* Task details:
Show each line of the data below that has the string "points" in it.

■ ■ ■ ■ ■ ■ ■

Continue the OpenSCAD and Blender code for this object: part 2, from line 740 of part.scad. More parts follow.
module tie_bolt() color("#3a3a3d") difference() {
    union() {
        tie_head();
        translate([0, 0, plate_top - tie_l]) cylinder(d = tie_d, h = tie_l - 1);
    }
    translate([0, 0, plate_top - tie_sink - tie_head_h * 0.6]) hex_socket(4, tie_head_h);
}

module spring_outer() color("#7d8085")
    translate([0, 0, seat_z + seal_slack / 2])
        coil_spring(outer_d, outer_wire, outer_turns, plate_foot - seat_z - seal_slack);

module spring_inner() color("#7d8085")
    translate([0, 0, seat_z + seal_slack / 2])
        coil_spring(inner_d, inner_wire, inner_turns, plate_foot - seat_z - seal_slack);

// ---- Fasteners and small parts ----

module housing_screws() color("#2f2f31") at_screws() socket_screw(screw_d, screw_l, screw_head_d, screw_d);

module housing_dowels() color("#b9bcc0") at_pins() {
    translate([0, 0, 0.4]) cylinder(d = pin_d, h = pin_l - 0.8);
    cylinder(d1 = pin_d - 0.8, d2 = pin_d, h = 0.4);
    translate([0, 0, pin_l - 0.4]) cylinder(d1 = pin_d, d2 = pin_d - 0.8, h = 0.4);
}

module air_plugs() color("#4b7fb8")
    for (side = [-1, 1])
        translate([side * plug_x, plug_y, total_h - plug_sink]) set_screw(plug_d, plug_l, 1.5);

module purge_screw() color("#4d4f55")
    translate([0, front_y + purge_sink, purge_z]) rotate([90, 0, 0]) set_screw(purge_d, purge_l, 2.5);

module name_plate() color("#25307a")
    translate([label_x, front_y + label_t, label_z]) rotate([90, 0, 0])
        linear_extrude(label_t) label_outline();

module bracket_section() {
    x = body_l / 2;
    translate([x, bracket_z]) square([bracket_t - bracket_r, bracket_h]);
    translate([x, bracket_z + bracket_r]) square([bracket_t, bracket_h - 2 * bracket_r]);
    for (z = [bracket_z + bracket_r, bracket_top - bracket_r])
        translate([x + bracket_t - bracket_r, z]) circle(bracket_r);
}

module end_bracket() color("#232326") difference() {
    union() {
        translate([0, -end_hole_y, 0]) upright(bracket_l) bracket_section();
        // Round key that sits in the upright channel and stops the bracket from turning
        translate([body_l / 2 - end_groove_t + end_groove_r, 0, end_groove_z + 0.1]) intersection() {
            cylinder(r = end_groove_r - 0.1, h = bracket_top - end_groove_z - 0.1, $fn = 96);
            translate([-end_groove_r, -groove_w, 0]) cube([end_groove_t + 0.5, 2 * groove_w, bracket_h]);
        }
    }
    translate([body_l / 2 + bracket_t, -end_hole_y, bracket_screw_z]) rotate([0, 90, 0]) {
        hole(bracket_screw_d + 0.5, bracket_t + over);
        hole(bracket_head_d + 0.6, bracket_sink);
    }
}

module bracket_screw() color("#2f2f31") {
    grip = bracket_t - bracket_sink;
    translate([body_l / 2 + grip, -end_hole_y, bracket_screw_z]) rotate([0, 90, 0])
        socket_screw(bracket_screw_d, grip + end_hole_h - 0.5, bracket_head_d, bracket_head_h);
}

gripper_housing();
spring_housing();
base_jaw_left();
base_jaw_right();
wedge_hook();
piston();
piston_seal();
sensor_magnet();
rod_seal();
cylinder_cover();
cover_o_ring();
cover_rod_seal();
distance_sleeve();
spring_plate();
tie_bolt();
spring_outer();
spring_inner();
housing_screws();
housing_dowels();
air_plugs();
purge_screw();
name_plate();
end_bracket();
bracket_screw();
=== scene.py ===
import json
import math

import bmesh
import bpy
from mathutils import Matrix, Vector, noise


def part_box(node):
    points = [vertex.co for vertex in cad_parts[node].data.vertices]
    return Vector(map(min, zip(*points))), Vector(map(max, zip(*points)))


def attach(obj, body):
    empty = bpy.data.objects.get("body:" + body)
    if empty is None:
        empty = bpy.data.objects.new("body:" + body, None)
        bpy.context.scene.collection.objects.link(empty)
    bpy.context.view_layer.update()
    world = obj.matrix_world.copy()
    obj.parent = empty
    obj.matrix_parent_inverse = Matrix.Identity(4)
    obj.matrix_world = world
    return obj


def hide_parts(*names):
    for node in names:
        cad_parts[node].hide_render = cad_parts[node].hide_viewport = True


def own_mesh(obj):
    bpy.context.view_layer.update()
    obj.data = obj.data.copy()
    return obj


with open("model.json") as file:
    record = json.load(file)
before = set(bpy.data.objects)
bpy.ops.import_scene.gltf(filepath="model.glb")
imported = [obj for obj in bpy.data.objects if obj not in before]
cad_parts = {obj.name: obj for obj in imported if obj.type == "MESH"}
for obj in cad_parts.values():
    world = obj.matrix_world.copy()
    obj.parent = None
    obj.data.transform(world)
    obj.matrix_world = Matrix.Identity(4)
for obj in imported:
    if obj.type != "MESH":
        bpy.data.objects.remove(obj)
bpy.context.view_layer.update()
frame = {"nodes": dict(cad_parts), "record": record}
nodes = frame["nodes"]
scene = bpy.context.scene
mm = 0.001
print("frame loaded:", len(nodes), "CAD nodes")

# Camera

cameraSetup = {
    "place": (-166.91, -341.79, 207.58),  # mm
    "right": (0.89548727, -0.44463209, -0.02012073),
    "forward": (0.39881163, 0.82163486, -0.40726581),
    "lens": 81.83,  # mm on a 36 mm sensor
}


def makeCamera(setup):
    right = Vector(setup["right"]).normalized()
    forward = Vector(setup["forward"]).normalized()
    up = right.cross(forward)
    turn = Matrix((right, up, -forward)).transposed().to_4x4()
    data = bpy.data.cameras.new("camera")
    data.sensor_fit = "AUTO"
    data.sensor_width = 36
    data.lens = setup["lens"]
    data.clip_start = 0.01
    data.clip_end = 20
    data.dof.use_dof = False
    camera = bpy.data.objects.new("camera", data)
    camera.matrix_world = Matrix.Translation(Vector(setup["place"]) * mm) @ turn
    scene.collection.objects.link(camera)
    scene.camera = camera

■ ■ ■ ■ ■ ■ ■

* Correct output:
    points = [vertex.co for vertex in cad_parts[node].data.vertices]
    return Vector(map(min, zip(*points))), Vector(map(max, zip(*points)))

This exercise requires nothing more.